What to produce
Return only the lines between the line holding "flute = make_flute()" and the line holding "stands on the end of its shank.", the two boundary lines included, exactly as they appear.

******************************

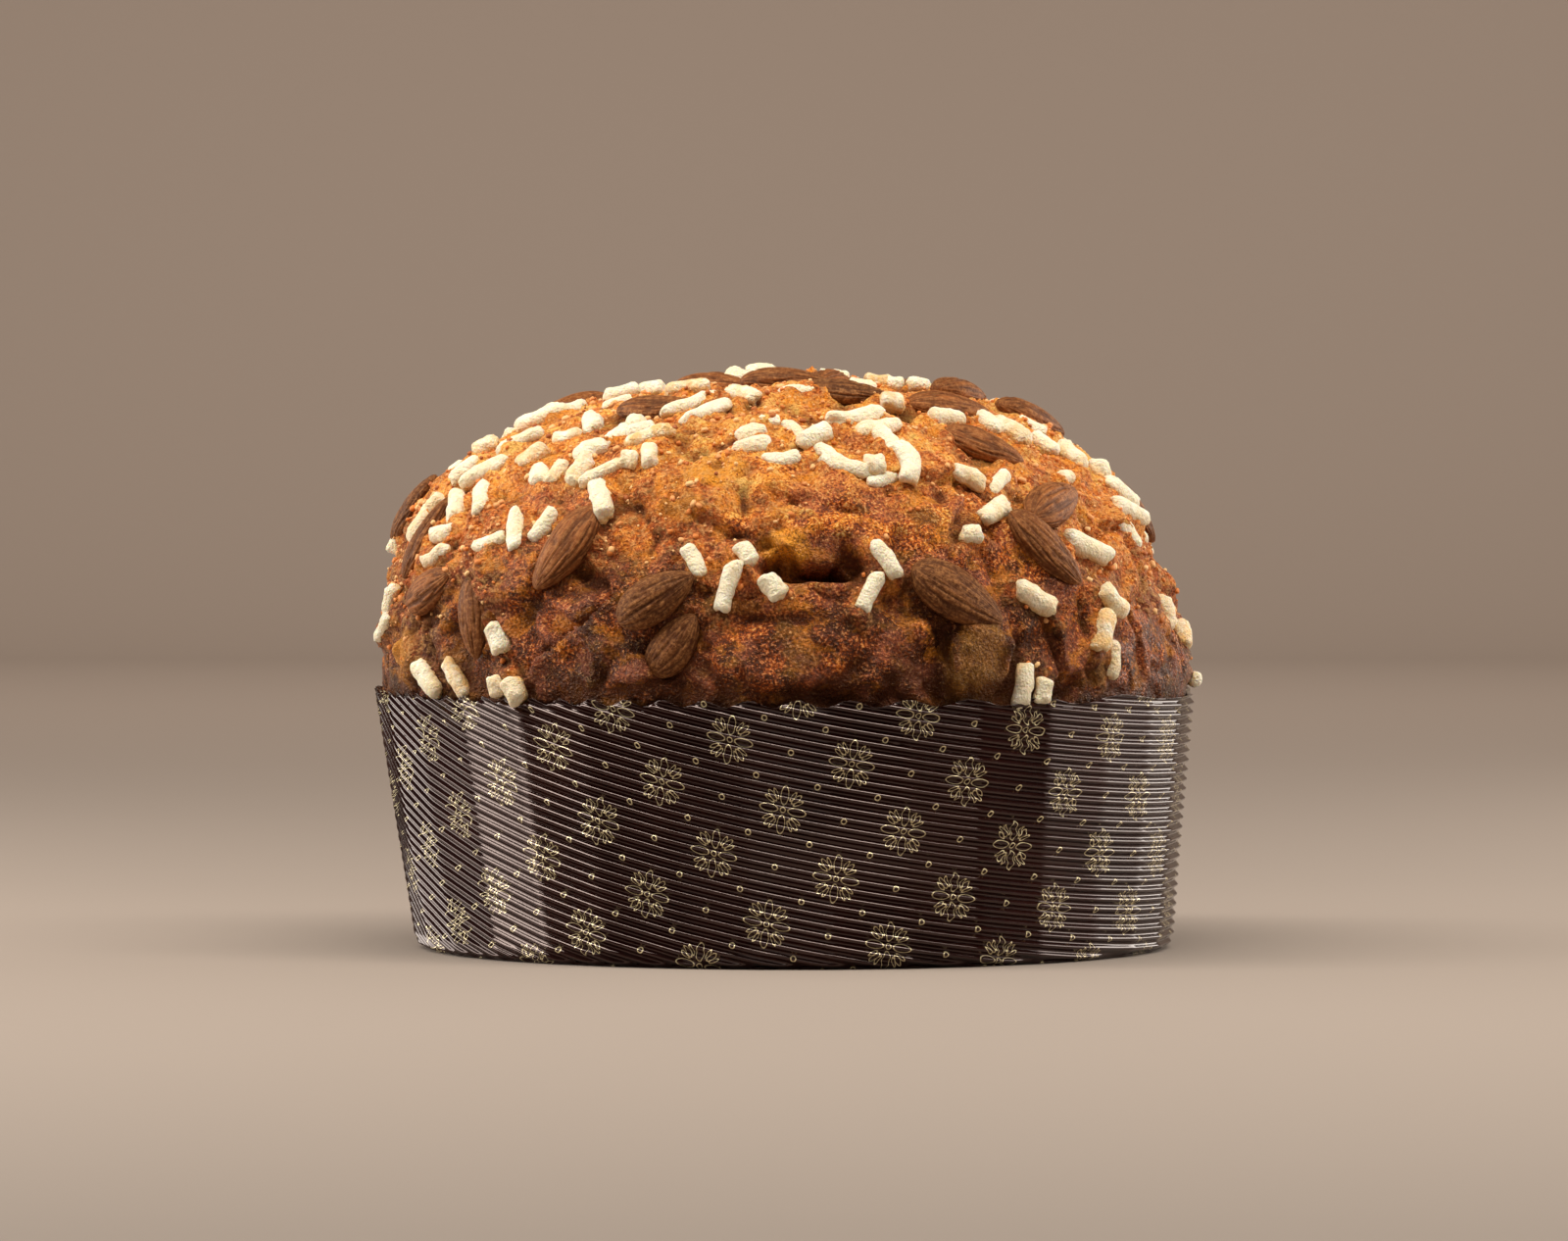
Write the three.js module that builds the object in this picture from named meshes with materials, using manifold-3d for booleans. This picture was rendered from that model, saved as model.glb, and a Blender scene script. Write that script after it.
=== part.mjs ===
// A low dome-shaped panettone in its fluted paper mould, topped with whole almonds and sugar nibs.
// Millimetres, +Z up. The origin is on the table under the middle of the mould's rim, and the
// photographed front faces -Y. An azimuth is 0 at the front and grows towards +X.
import * as THREE from 'three';
import { mergeVertices } from 'three/addons/utils/BufferGeometryUtils.js';
import Module from 'manifold-3d';

const wasm = await Module();
wasm.setup();

// Paper mould
const rimRadius = 112.5;
const rimHeight = 70.8;
const footRadius = 103.7;
const footShift = 2.9;
const footRounding = 4;
const baseThickness = 1.2;
const wallThickness = 1.7;
const ribPitch = 2.6;
const ribDepth = 1;
const ribSlope = 0.184;
const ribSlopeChange = 0.155;
const panelAngle = 12;
const lapAzimuth = -132;
const lapLift = 1.6;
const lapSink = 0.4;
const lapOverlap = 2;
const gap = 0.35;

// Dome of bread above the rim, a superellipse round the vertical axis
const domeRadius = 108.5;
const domeHeight = 73;
const domeFoot = 80;
const domePower = 2.3;
const domeLean = 2.4;
const breadFoot = 60;
const ringSpacing = 11;

// Eye point that the sight positions below are seen from
const eyeDistance = 2480;
const eyeHeight = 155;

// Almonds on the front: where the eye sees each against the plane through the axis (across, up),
// then its turn in the crust (degrees, falling to the right), length, width and how far it is sunk
const frontAlmonds = [
  [-97, 111, -82, 25, 9, 0.35],
  [-95, 97, -25, 24, 11, 0.35],
  [-84, 90, 88, 23, 11, 0.45],
  [-60, 108, -62, 27, 13, 0.3],
  [-34, 94, -32, 24, 11.5, 0.3],
  [-31, 80, 20, 22, 11, 0.7],
  [-34, 146, -6, 26, 11, 0.35],
  [-20, 153, -20, 25, 12, 0.3],
  [0, 152.5, 4, 24, 12, 0.2],
  [13, 157, 12, 26, 11, 0.2],
  [17, 149, 30, 25, 12, 0.3],
  [45, 147, 24, 27, 13, 0.3],
  [49, 150, 30, 25, 12, 0.3],
  [54, 136, 42, 24, 12, 0.35],
  [67, 142, 50, 26, 12, 0.3],
  [72, 120, -38, 24, 12, 0.25],
  [69, 107, 52, 27, 11, 0.25],
  [46, 95, 33, 28, 13, 0.25],
  [95, 119, 60, 25, 11, 0.3],
];

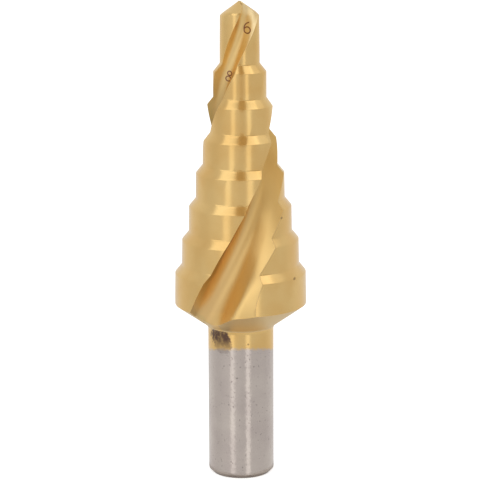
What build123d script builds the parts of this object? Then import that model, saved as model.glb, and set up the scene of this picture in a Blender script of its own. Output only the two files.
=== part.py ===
from build123d import *
import math
import os

# Two-flute spiral step drill for sheet metal, standing on the end of its shank.
#
# One solid bar of high-speed steel: a round shank, a back cone, seven drilling steps that
# shrink by one size each, a pilot and a point. The blank is built from cross-sections whose
# lands fall away behind the cutting edges, and two spiral flutes are ground out of it.
# The origin is the middle of the shank's end face and +Z runs up the axis to the point.

# --- Driving dimensions, in millimetres and degrees -----------------------------------
shank_diameter = 10.0
shank_length = 23.2
shank_chamfer = 0.6
back_cone_height = 3.5

largest_diameter = 20.0
largest_step_length = 4.85
step_reduction = 2.0            # in diameter, from each step to the next one up
step_count = 7                  # steps above which the pilot begins
step_pitch = 5.1
shoulder_half_angle = 38.6      # between a shoulder and the axis

pilot_length = 7.1              # from the top shoulder to the point's relieved corners
point_angle = 118.0
point_relief = 0.6              # how much lower the point's corners lie behind its lips
chisel_edge_length = 1.0
chisel_edge_width = 0.2

land_margin = 42.0              # angle behind a cutting edge that keeps the full radius
point_margin = 6.0              # the same on the point, where relief starts behind the lip
land_relief = 0.42              # how much lower the heel of a land lies than its edge
pilot_relief = 0.10
relief_at_half = 0.62           # share of that drop reached half-way along the relief
edge_lead = 8.0                 # angle that the blank runs on past a cutting edge
heel_allowance = 30.0           # angle that the blank's closing face takes, inside a flute

flute_count = 2
helix_angle = 28.8
edge_angle_at_base = 220.7      # where the first cutting edge starts, at the body's foot
core_radius_at_base = 6.3       # from the axis to a flute's floor, at the body's foot
core_radius_at_point = 0.6
valley_share = 0.28             # radius between rake wall and floor over the body's radius
floor_rise = 1.05               # distance from the axis to the floor's end over the core radius
floor_share = 0.62              # length of the floor over the body's radius
heel_wall_angle = 90.0          # between the rake wall and the wall that rises to the heel
heel_flare = 42.0               # how much further that wall leans back at the body's foot
heel_flare_height = 5.4         # height above the foot at which this flare has run out

sections_per_step = 3           # cross-sections of the blank along one step
turn_per_section = 5.0          # rotation between neighbouring cross-sections of a flute
cutter_overhang = 1.7           # reach of a flute's cutter along its rake wall over the radius
cutter_heel_reach = 1.3         # the same along its heel wall, from the end of the floor
cutter_margin = 1.0             # what the cutter reaches past that, and above the point

# --- Sizes that follow ----------------------------------------------------------------
shank_radius = shank_diameter / 2
largest_radius = largest_diameter / 2
radius_step = step_reduction / 2
pilot_radius = largest_radius - step_count * radius_step
shoulder_height = radius_step / math.tan(math.radians(shoulder_half_angle))
body_base = shank_length + back_cone_height
first_corner = body_base + largest_step_length
pilot_base = first_corner + (step_count - 1) * step_pitch + shoulder_height
relieved_corner = pilot_base + pilot_length
lip_corner = relieved_corner + point_relief
point_slope = math.tan(math.radians(point_angle / 2))
chisel_radius = chisel_edge_length / 2
overall_length = lip_corner + (pilot_radius - chisel_radius) / point_slope
body_length = overall_length - body_base
cone_slope = (largest_radius - pilot_radius) / body_length
flute_spacing = 360 / flute_count
spiral_rate = math.tan(math.radians(helix_angle)) / cone_slope


def flute_cone_radius(height):
    """Radius of the cone that carries the flutes, from the body's foot to the point."""
    return largest_radius - cone_slope * (height - body_base)


def edge_angle(height):
    """Angle of the first cutting edge: one helix angle all the way up the flute cone."""
    shrink = math.log(largest_radius / flute_cone_radius(height))
    return edge_angle_at_base + math.degrees(spiral_rate * shrink)


def height_at_angle(angle):
    """Height at which the first cutting edge passes an angle."""
    shrink = math.radians(angle - edge_angle_at_base) / spiral_rate
    return body_base + largest_radius * (1 - math.exp(-shrink)) / cone_slope


def polar(radius, angle, height):
    """Point at a radius and an angle about the axis."""
    turned = math.radians(angle)
    return Vector(radius * math.cos(turned), radius * math.sin(turned), height)


def blank_section(radius, relief, margin, height, edge_height):
    """Cross-section of the blank, whose lands fall away behind their cutting edges.

    Each land is an arc of full radius, a relief arc that ends lower by the relief, and a
    closing arc back out to the next edge, which lies inside a flute and is ground away.
    The lands are laid out from where the cutting edges are at the edge height.
    """
    edges = []
    for land in range(flute_count):
        edge = edge_angle(edge_height) - land * flute_spacing
        lead = edge + edge_lead
        margin_end = edge - margin
        next_lead = lead - flute_spacing
        heel = edge - flute_spacing + heel_allowance
        relief_middle = radius - relief_at_half * relief
        turns = [
            (radius, lead, radius, radius, margin_end),
            (radius, margin_end, relief_middle, radius - relief, heel),
            (radius - relief, heel, radius - relief / 2, radius, next_lead),
        ]
        for start_radius, start, middle_radius, end_radius, end in turns:
            edges.append(Edge.make_three_point_arc(
                polar(start_radius, start, height),
                polar(middle_radius, (start + end) / 2, height),
                polar(end_radius, end, height),
            ))
    return Wire(edges)


def blank_levels():
    """Radius, relief, margin, height and edge height of each section, going upwards.

    The cutting edge turns along the steps alone. Its angle is held along the back cone, each
    shoulder and the point, which makes these plain cones wherever the relief allows it.
    """
    levels = [(shank_radius, 0.0, land_margin, shank_length, body_base)]
    base = body_base
    edge_base = body_base
    for step in range(step_count):
        radius = largest_radius - step * radius_step
        corner = first_corner + step * step_pitch
        edge_top = corner + shoulder_height / 2
        for part in range(sections_per_step):
            share = part / (sections_per_step - 1)
            height = base + (corner - base) * share
            edge_height = edge_base + (edge_top - edge_base) * share
            levels.append((radius, land_relief, land_margin, height, edge_height))
        base = corner + shoulder_height
        edge_base = edge_top
    for part in range(sections_per_step + 1):
        share = part / sections_per_step
        height = pilot_base + pilot_length * share
        edge_height = edge_base + (lip_corner - edge_base) * share
        levels.append((pilot_radius, pilot_relief, land_margin, height, edge_height))
    lip_relief = point_relief * point_slope
    chisel_relief = chisel_radius - chisel_edge_width / 2
    levels.append((pilot_radius, lip_relief, point_margin, lip_corner, lip_corner))
    levels.append((chisel_radius, chisel_relief, point_margin, overall_length, lip_corner))
    return levels


def make_blank():
    """Chamfered round shank with the back cone, steps, pilot and point lofted on top."""
    shank = Cylinder(shank_radius, shank_length, align=(Align.CENTER, Align.CENTER, Align.MIN))
    rim = shank.edges().filter_by(GeomType.CIRCLE).sort_by(Axis.Z)[0]
    sections = [blank_section(*level) for level in blank_levels()]
    return chamfer(rim, shank_chamfer) + Solid.make_loft(sections, ruled=True)


def flute_section(height):
    """Cross-section of what one flute removes: rake wall, round valley, floor, heel wall.

    The rake wall runs in along the radius of the cutting edge until it meets the valley, a
    circle that touches both this wall and the core. The floor leaves that circle as its
    tangent, and the heel wall rises from the floor's end, more flatly near the body's foot.
    Both outer walls run on outwards, clear of the steps.
    """
    body_radius = flute_cone_radius(height)
    rise = (height - body_base) / body_length
    core = core_radius_at_base + rise * (core_radius_at_point - core_radius_at_base)
    valley_radius = body_radius * valley_share
    centre_along = math.sqrt(core * (core + 2 * valley_radius))
    centre = Vector(centre_along, valley_radius, 0)
    floor_end = Vector(core * floor_rise, body_radius * floor_share, 0)
    to_end = floor_end - centre
    bearing = math.degrees(math.atan2(to_end.Y, to_end.X))
    touch_angle = bearing + math.degrees(math.acos(valley_radius / to_end.length))
    wall_angle = 270
    touch = centre + polar(valley_radius, touch_angle, 0)
    valley = centre + polar(valley_radius, (touch_angle + wall_angle) / 2, 0)
    wall_foot = Vector(centre_along, 0, 0)
    wall_end = Vector(body_radius * cutter_overhang + cutter_margin, 0, 0)
    above_foot = max(0.0, height - body_base)
    flare = heel_flare * max(0.0, 1 - above_foot / heel_flare_height)
    heel_reach = body_radius * cutter_heel_reach
    heel_end = floor_end + polar(heel_reach, heel_wall_angle + flare, 0)
    wire = Wire([
        Edge.make_line(wall_end, wall_foot),
        Edge.make_three_point_arc(wall_foot, valley, touch),
        Edge.make_line(touch, floor_end),
        Edge.make_line(floor_end, heel_end),
        Edge.make_line(heel_end, wall_end),
    ])
    return wire.rotate(Axis.Z, edge_angle(height)).translate((0, 0, height))


def make_flute():
    """Space that the grinding wheel sweeps along one flute, from the shank to the point."""
    highest = overall_length + cutter_margin
    turn = edge_angle(highest) - edge_angle(shank_length)
    spans = math.ceil(turn / turn_per_section)
    angles = [edge_angle(shank_length) + turn * span / spans for span in range(spans + 1)]
    sections = [flute_section(height_at_angle(angle)) for angle in angles]
    return Solid.make_loft(sections, ruled=True)


def make_drill():
    """The blank with its flutes ground out, evenly spaced about the axis."""
    drill = make_blank()
    flute = make_flute()
    for number in range(flute_count):
        drill = drill - flute.rotate(Axis.Z, number * flute_spacing)
    return drill


os.makedirs("parts", exist_ok=True)
export_step(make_drill(), "parts/step_drill.step")
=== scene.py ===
"""Looks of a two-flute spiral step drill that stands on the end of its shank.

The drill's surface is worked out again as one fine grid from the same sizes as the solid,
so that its ground steps and flutes reflect cleanly. All sizes are in millimetres and
degrees, and meshes are turned to metres when they are made.
"""
import math

import bpy
import numpy as np
from mathutils import Matrix, Vector


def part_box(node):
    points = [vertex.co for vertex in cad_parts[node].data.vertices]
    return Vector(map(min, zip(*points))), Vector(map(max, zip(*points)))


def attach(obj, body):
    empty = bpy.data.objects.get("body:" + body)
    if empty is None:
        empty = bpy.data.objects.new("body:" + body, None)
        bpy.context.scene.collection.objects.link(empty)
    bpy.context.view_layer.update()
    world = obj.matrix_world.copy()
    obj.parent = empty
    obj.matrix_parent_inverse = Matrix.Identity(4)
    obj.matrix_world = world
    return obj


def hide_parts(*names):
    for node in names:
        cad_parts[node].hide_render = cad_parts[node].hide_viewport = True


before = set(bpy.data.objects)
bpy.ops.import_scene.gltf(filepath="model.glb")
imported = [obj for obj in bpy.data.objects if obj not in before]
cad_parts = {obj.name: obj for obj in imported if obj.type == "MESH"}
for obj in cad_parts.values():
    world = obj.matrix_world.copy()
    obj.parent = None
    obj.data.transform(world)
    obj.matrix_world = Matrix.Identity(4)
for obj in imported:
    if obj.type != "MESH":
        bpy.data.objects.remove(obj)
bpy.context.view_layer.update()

MM = 0.001

# --- Sizes of the drill ---------------------------------------------------------------
DRILL_HIGH = np.array(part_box("step_drill")[1]) / MM
OVERALL_LENGTH = DRILL_HIGH[2]
SHANK_RADIUS = 5.0
SHANK_LENGTH = 23.2
SHANK_CHAMFER = 0.6
BACK_CONE_HEIGHT = 3.5
LARGEST_RADIUS = 10.0
LARGEST_STEP_LENGTH = 4.85      # between the back cone and the lowest shoulder
RADIUS_STEP = 1.0               # from each step to the next one up
STEP_COUNT = 7                  # steps above which the pilot begins
STEP_PITCH = 5.1
SHOULDER_HALF_ANGLE = 38.6      # between a shoulder and the axis
PILOT_LENGTH = 7.1
POINT_ANGLE = 118.0
POINT_RELIEF = 0.6              # how much lower the point's corners lie behind its lips
CHISEL_EDGE_LENGTH = 1.0
CHISEL_EDGE_WIDTH = 0.2
LAND_MARGIN = 42.0              # angle behind a cutting edge that keeps the full radius
POINT_MARGIN = 6.0              # the same on the point
LAND_RELIEF = 0.42              # how much lower a land's heel lies than its edge
PILOT_RELIEF = 0.10
RELIEF_AT_HALF = 0.62           # share of that drop reached half-way along the relief
HEEL_ALLOWANCE = 30.0           # angle before the next edge by which the relief has ended
HELIX_ANGLE = 28.8
EDGE_ANGLE_AT_BASE = 220.7
CORE_RADII = (6.3, 0.6)         # from the axis to a flute's floor, at foot and point
VALLEY_SHARE = 0.28             # radius between rake wall and floor over the body's radius
FLOOR_RISE = 1.05               # from the axis to the floor's end over the core radius
FLOOR_SHARE = 0.62              # length of the floor over the body's radius
HEEL_WALL_ANGLE = 90.0          # between the rake wall and the wall up to the heel
HEEL_FLARE = 42.0               # how much further that wall leans back at the body's foot
HEEL_FLARE_HEIGHT = 5.4         # height above the foot at which this has run out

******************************

Solution to this task
    flute = make_flute()
    for number in range(flute_count):
        drill = drill - flute.rotate(Axis.Z, number * flute_spacing)
    return drill


os.makedirs("parts", exist_ok=True)
export_step(make_drill(), "parts/step_drill.step")
=== scene.py ===
"""Looks of a two-flute spiral step drill that stands on the end of its shank.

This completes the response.